**Task statement:** Report each line of the data that has "bends" somewhere in it.

**Input data:**
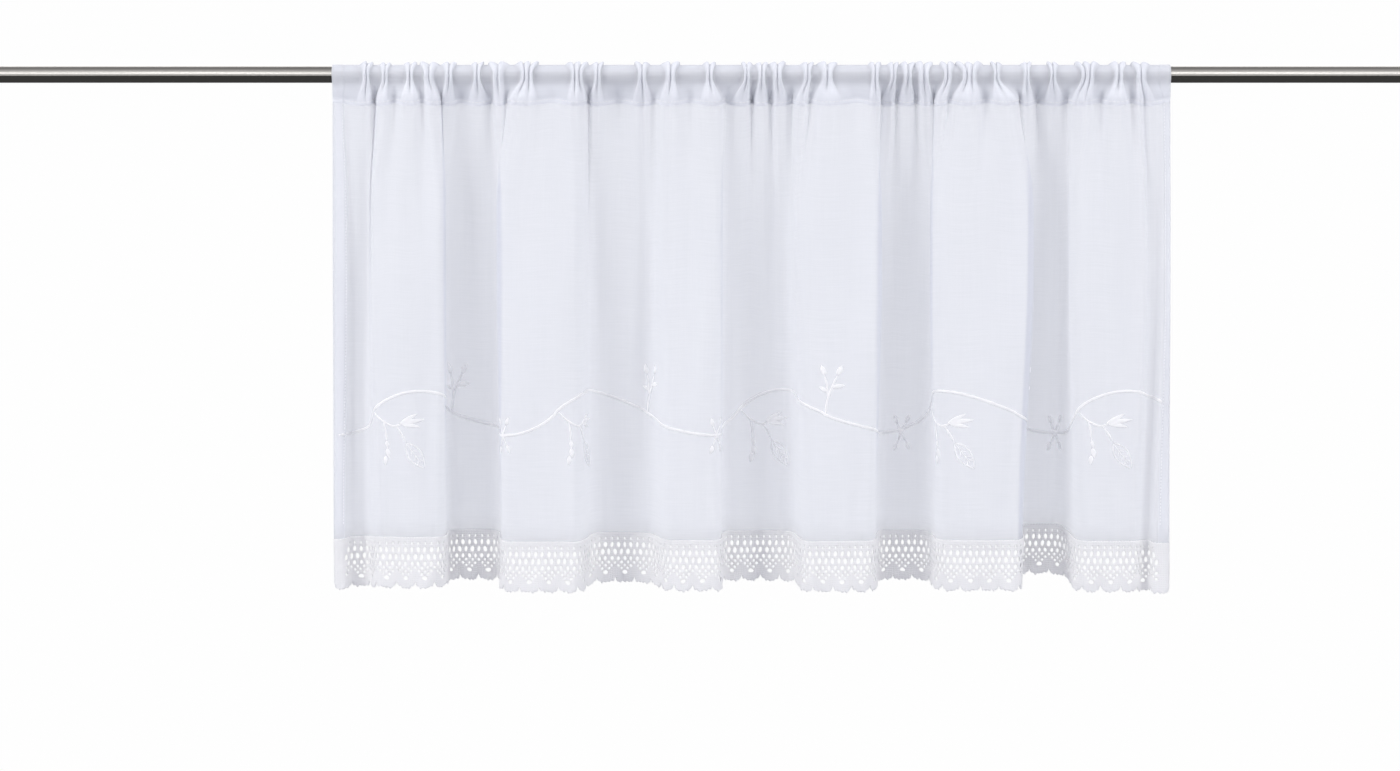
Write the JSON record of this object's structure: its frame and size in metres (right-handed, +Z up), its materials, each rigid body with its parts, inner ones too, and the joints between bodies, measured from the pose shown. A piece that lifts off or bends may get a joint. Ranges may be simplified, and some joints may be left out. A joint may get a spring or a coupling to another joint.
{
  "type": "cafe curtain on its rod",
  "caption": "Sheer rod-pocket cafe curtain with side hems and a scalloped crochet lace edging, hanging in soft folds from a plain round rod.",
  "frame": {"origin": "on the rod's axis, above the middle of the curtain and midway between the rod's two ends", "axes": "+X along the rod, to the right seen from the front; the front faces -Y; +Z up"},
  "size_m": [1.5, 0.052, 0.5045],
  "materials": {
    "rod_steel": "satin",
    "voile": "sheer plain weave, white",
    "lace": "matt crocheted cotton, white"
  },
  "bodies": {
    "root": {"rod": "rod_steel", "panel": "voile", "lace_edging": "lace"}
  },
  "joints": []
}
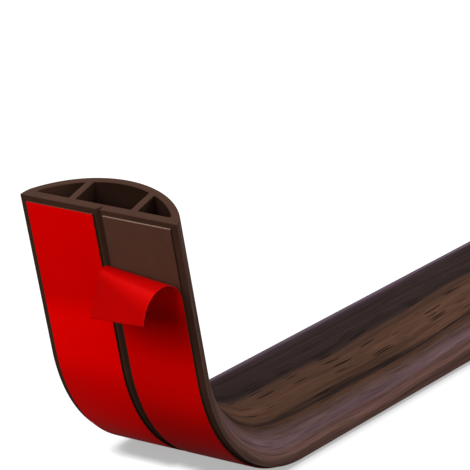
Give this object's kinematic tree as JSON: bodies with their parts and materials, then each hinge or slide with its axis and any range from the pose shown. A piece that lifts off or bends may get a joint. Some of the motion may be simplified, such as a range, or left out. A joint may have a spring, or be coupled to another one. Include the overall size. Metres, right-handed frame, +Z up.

**Right answer:**
Write the JSON record of this object's structure: its frame and size in metres (right-handed, +Z up), its materials, each rigid body with its parts, inner ones too, and the joints between bodies, measured from the pose shown. A piece that lifts off or bends may get a joint. Ranges may be simplified, and some joints may be left out. A joint may get a spring or a coupling to another joint.
Give this object's kinematic tree as JSON: bodies with their parts and materials, then each hinge or slide with its axis and any range from the pose shown. A piece that lifts off or bends may get a joint. Some of the motion may be simplified, such as a range, or left out. A joint may have a spring, or be coupled to another one. Include the overall size. Metres, right-handed frame, +Z up.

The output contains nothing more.